In separate interviews, School Board President Gery Chico and Chief Executive Officer Paul Vallas sketched the key elements of a systemwide student achievement plan due out this month for review by the broader school community. Once the proposed plan is released, the board will conduct a series of public hearings, focus groups and workshops, according to Vallas.

STANDARDS At each grade level, there will be achievement standards in core subjects—language arts, math, science and social studies. The existing Chicago Learning Outcomes “may form the basis of this plan,” said Vallas. However, the outcomes, written as a joint project of the former board and the Chicago Teachers Union, are in for streamlining. “If you take a look at the outcomes, maybe 50 percent at best are articulable and able to be understood by a broad group of people,” said Chico. “I think we can write better standards that are agreed upon by the broader community and that we can get our arms around and actually get behind, school by school.”

“We’re not saying you can’t have thematic schools, can’t have bilingual schools, Afrocentric schools, performing arts schools,” Vallas stressed. “We’re not saying you can’t do creative things with your curriculum or add enhancements. But we are saying there are a number of things we expect to be taught.”

TESTS A new testing system will be devised to measure attainment of the new standards, and the Iowa Tests of Basic Skills likely will be phased out. “I don’t think the Iowa will disappear immediately,” said Vallas. As CATALYST went to press, no decision had been made about the precise kinds of tests or the frequency of testing. However, with the MacArthur Foundation involved, which Vallas confirmed, it’s a virtual certainty that eventually they will include more than multiple-choice tests of basic skills.

PROMOTION Students will be expected to attain the standards for their grade levels before being promoted each year. “I submit to you that some of the worst self-esteem problems I’ve ever seen are from moving kids ahead when they’re not ready for it,” Chico said. Test scores, grades and teachers’ evaluations will be used to determine readiness, he said.

Previous school administrations set promotion guidelines loosely tied to test scores, but schools could do as they pleased. Noting research showing that students who are held back are more likely to drop out of school than similar children who are promoted, many education advocates say it’s better to promote and then give extra help. The new administration is attempting to provide extra help up front—with tutoring and after-school programs—but it’s unclear whether there will be enough to meet the need. And experts in early childhood education say that young children develop at such different rates that, before 3rd grade, formal testing and promotion programs can do more harm than good.

SCHOOL IMPROVEMENT PLAN It, too, will be simplified and focused on student achievement. “I’ve never in my life been handed a 1,000-page book that meant anything to me, except the Bible,” said Chico, again adding that long documents are fine so long as they are clear, followed and yield results.

“We want to turn the SIP into a student achievement plan,” said Vallas. “We expect the plan to explain how curriculum, instruction, assessment and extra services, like after-school programs, all support achievement of the standards,” said Vallas.

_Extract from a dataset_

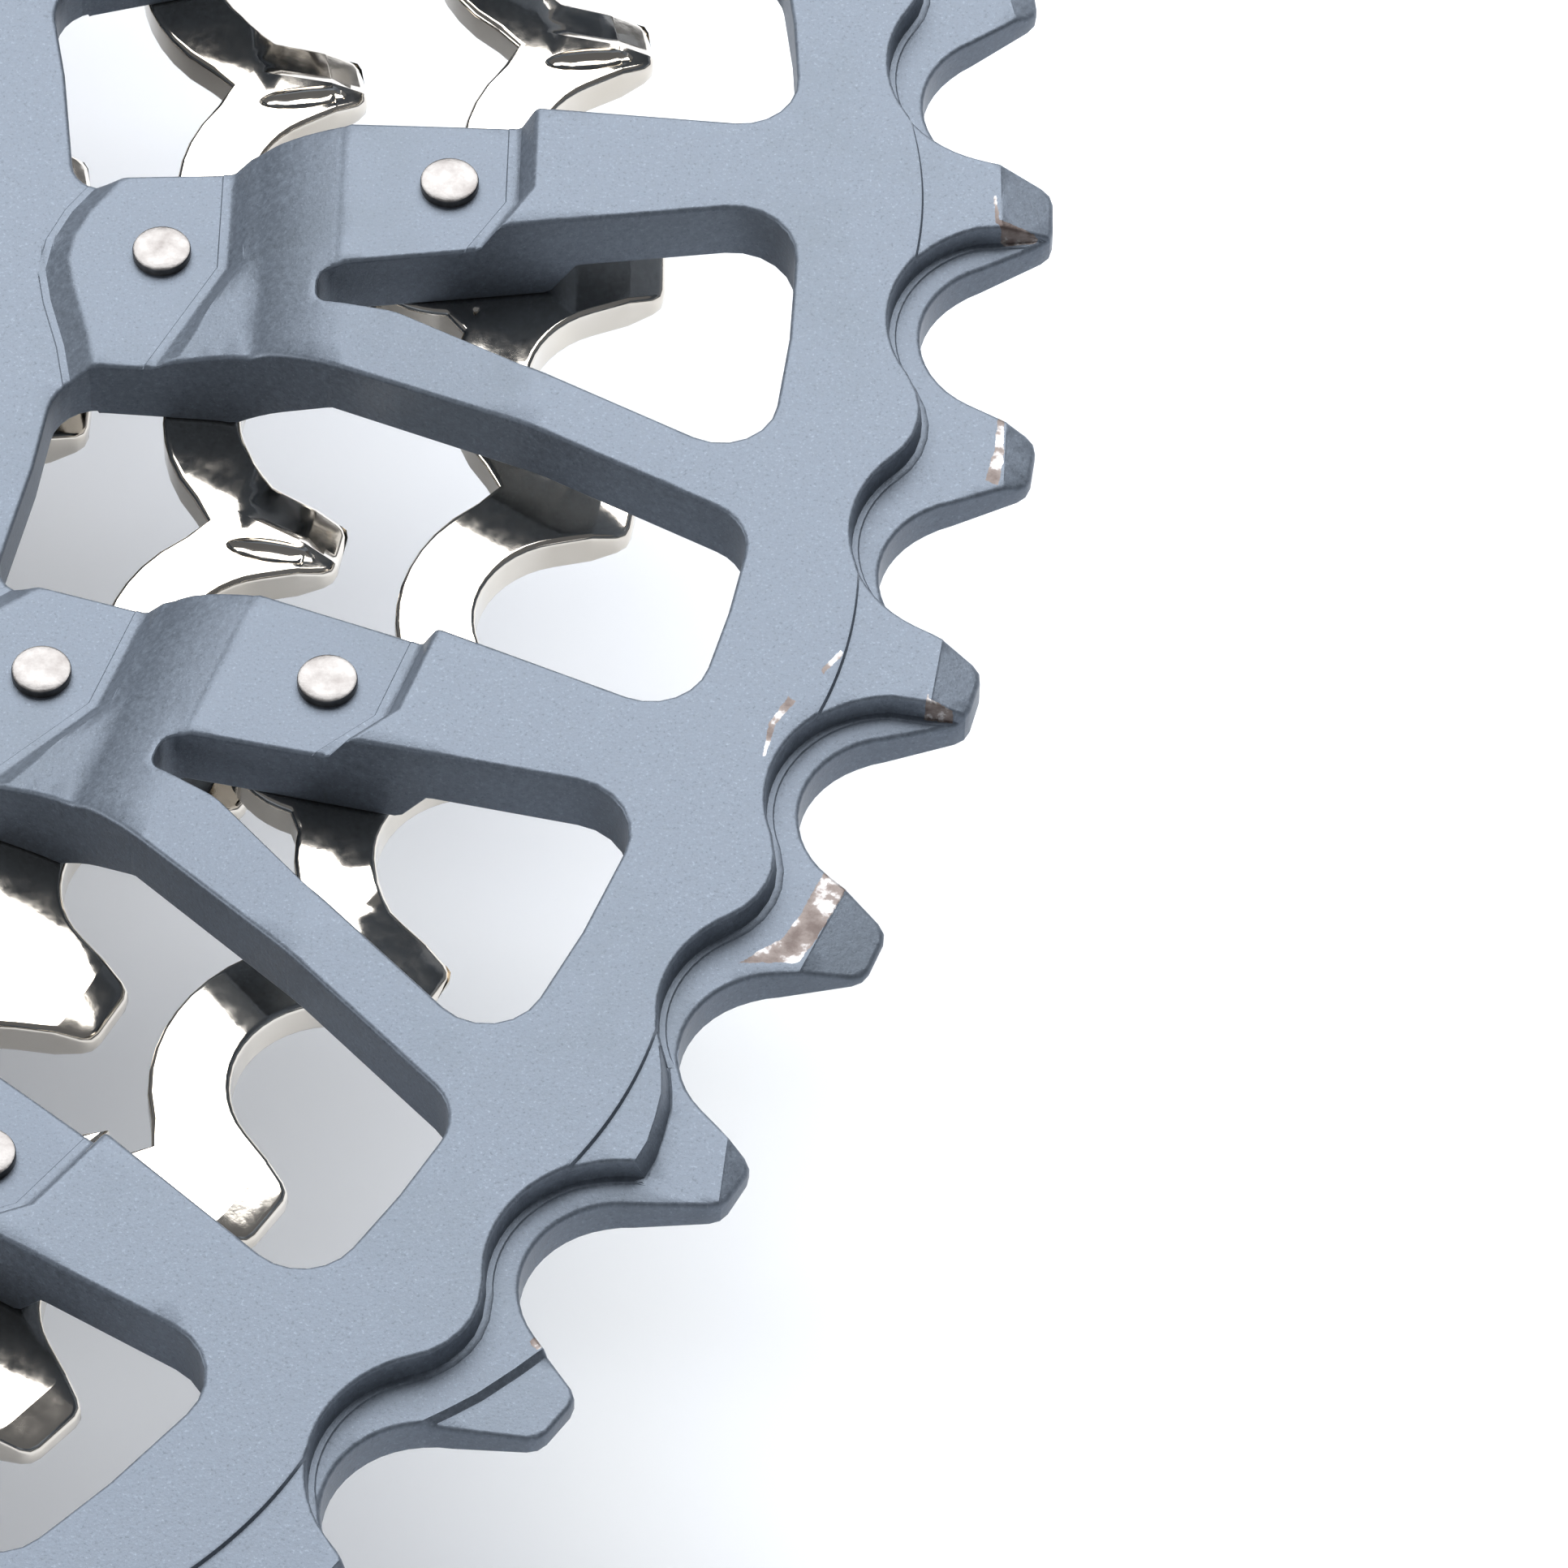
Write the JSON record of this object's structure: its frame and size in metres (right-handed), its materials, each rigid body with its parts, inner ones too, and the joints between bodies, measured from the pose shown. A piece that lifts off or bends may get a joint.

ACCOUNTABILITY Vallas said the board would intervene, through the process of remediation or reconstitution, at schools that continually fail to perform, exert no effort to improve or fail to cooperate in plans to put the school on track. “I do not in any way mean to criticize our workforce,” he added. “We face challenges that many other districts throughout the state could not imagine facing. I won’t evaluate us vis à vis the suburbs. I want to evaluate us against ourselves.”

As for the 149 schools currently on an educational “watch list” for having exceptionally low test scores, Vallas said about 50 are showing significant improvement, about 50 are “kinda there,” and about 50 are still declining. “We’re going to be focusing on the 50 that are not making progress,” he said. “We don’t want to dictate; we want to help.”